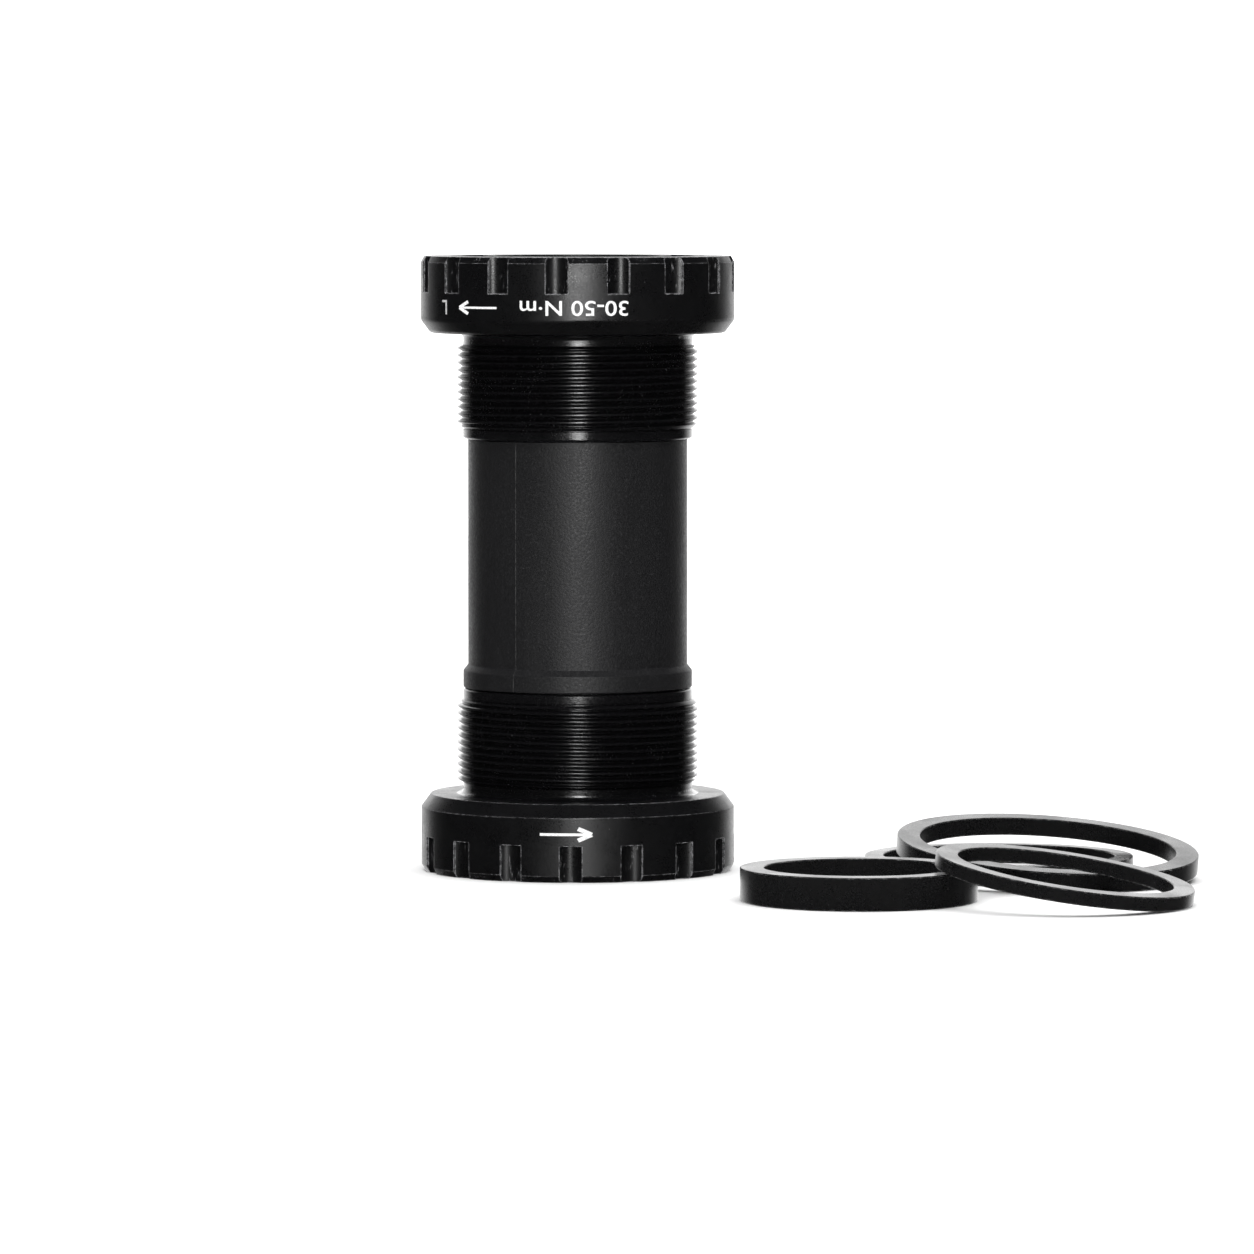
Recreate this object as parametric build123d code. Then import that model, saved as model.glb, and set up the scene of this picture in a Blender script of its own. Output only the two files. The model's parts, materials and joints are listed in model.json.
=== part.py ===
from build123d import *
import os
from math import hypot, radians, sqrt, tan

# Threaded external bottom bracket for a 24 mm spindle, stood on its right cup, with the four
# loose spacer rings that come with it. Millimetres. +Z runs along the spindle axis from the
# right cup to the left cup. The origin is on the axis, in the right cup's outboard plane.

# Whole unit
UNIT_LENGTH = 88.8
CUP_LENGTH = 26.35

# Cup outside, measured inward from its outboard face
FLANGE_RADIUS = 22.65
FLANGE_DEPTH = 11.1
FRONT_CHAMFER_RADIAL = 0.5
FRONT_CHAMFER_AXIAL = 0.9
BACK_CHAMFER_RADIAL = 1.4
BACK_CHAMFER_AXIAL = 1.9
RIGHT_BACK_ROUND = 0.12
LEFT_BACK_ROUND = 0.9
NECK_ROUND = 0.8
LAND_RADIUS = 16.6
LAND_CHAMFER = 0.25
GROOVE_DEPTH = 0.15
GROOVE_WIDTH = 0.2

# Thread: 1.37 inch by 24 turns an inch, 55 degree flanks
THREAD_PITCH = 25.4 / 24
CREST_RADIUS = 17.4
ROOT_RADIUS = 16.75
FLANK_ANGLE = 27.5
ROOT_FLAT = 0.12
THREAD_START = 13.2
THREAD_RUN_OUT = 0.45
THREAD_END = 24.0
THREAD_LEAD_IN = 0.75
CUTTER_START = 12.2
CUTTER_END = 25.55
CUTTER_MARGIN = 0.15
LEAST_LEFT_OVER = 0.96
MOST_LEFT_OVER = 0.97

# Tool notches round the flange
NOTCH_COUNT = 16
NOTCH_WIDTH = 3.2
NOTCH_LENGTH = 5.2
NOTCH_DEPTH = 1.0
NOTCH_FLOOR_RADIUS = 2.2
RIGHT_NOTCH_TURN = -92.2
LEFT_NOTCH_TURN = -97.2

# Cup inside
SEAT_LEAD_IN = 0.3
SLEEVE_BORE_RADIUS = 15.0
RELIEF_RADIUS = 17.3
RELIEF_DEPTH = 0.5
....
→ EXERCISE DIRECTIONS:
Take the lines above from the first through the one containing "from math import hypot, radians, sqrt, tan" and reproduce them exactly; include nothing else.

→ CORRECT OUTPUT:
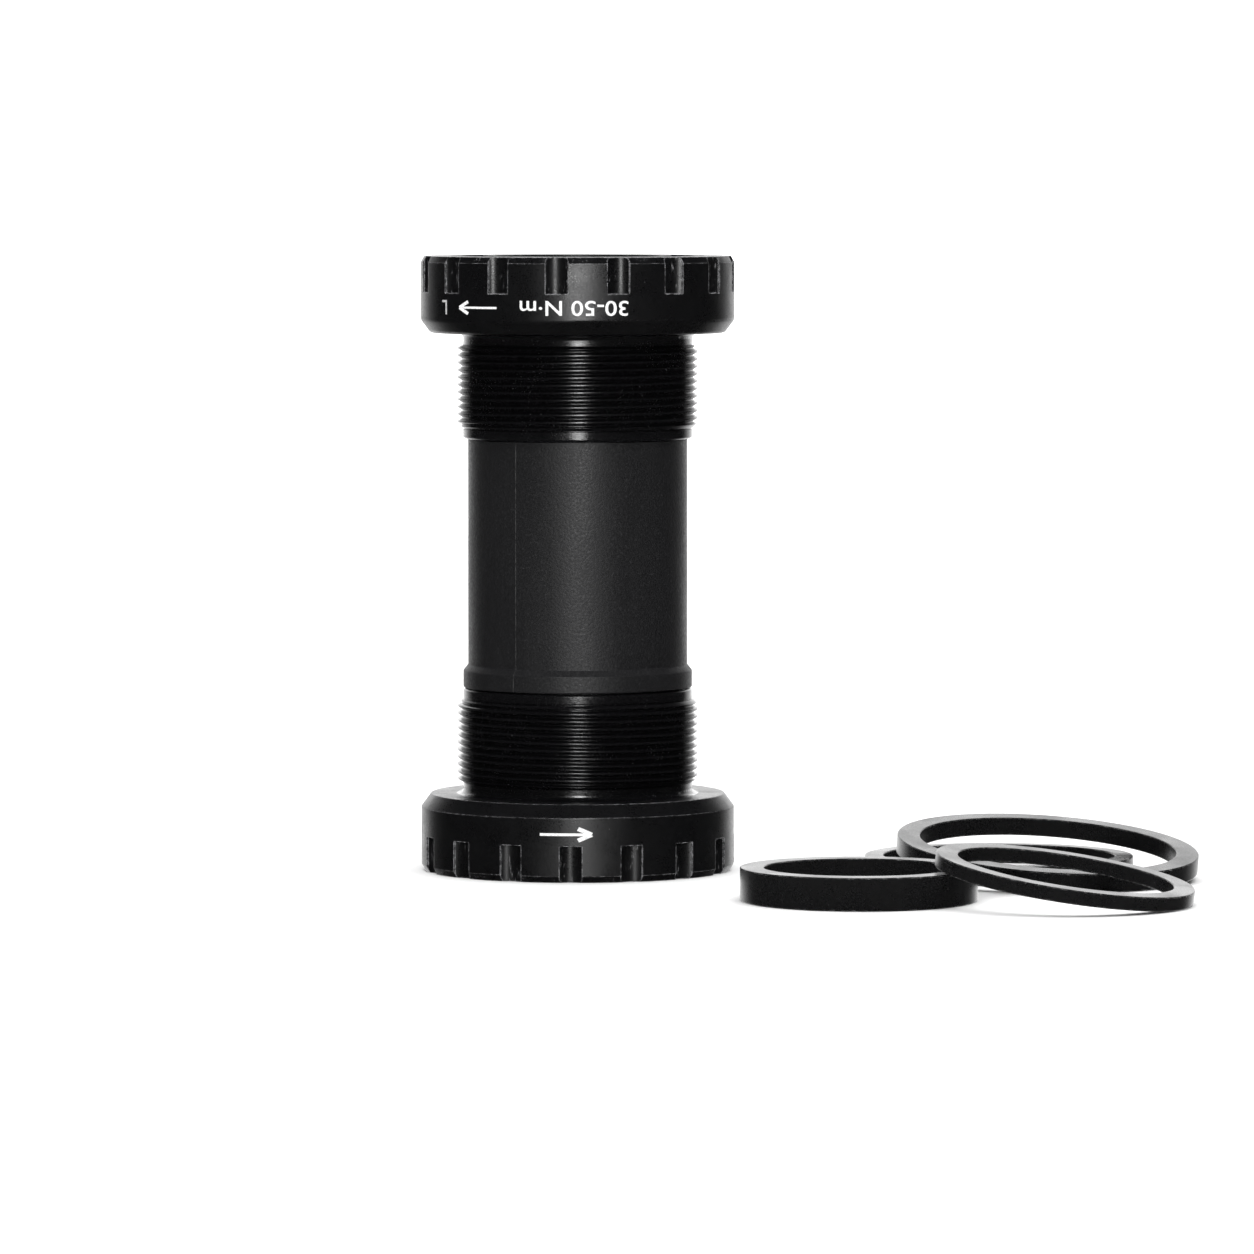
Recreate this object as parametric build123d code. Then import that model, saved as model.glb, and set up the scene of this picture in a Blender script of its own. Output only the two files. The model's parts, materials and joints are listed in model.json.
=== part.py ===
from build123d import *
import os
from math import hypot, radians, sqrt, tan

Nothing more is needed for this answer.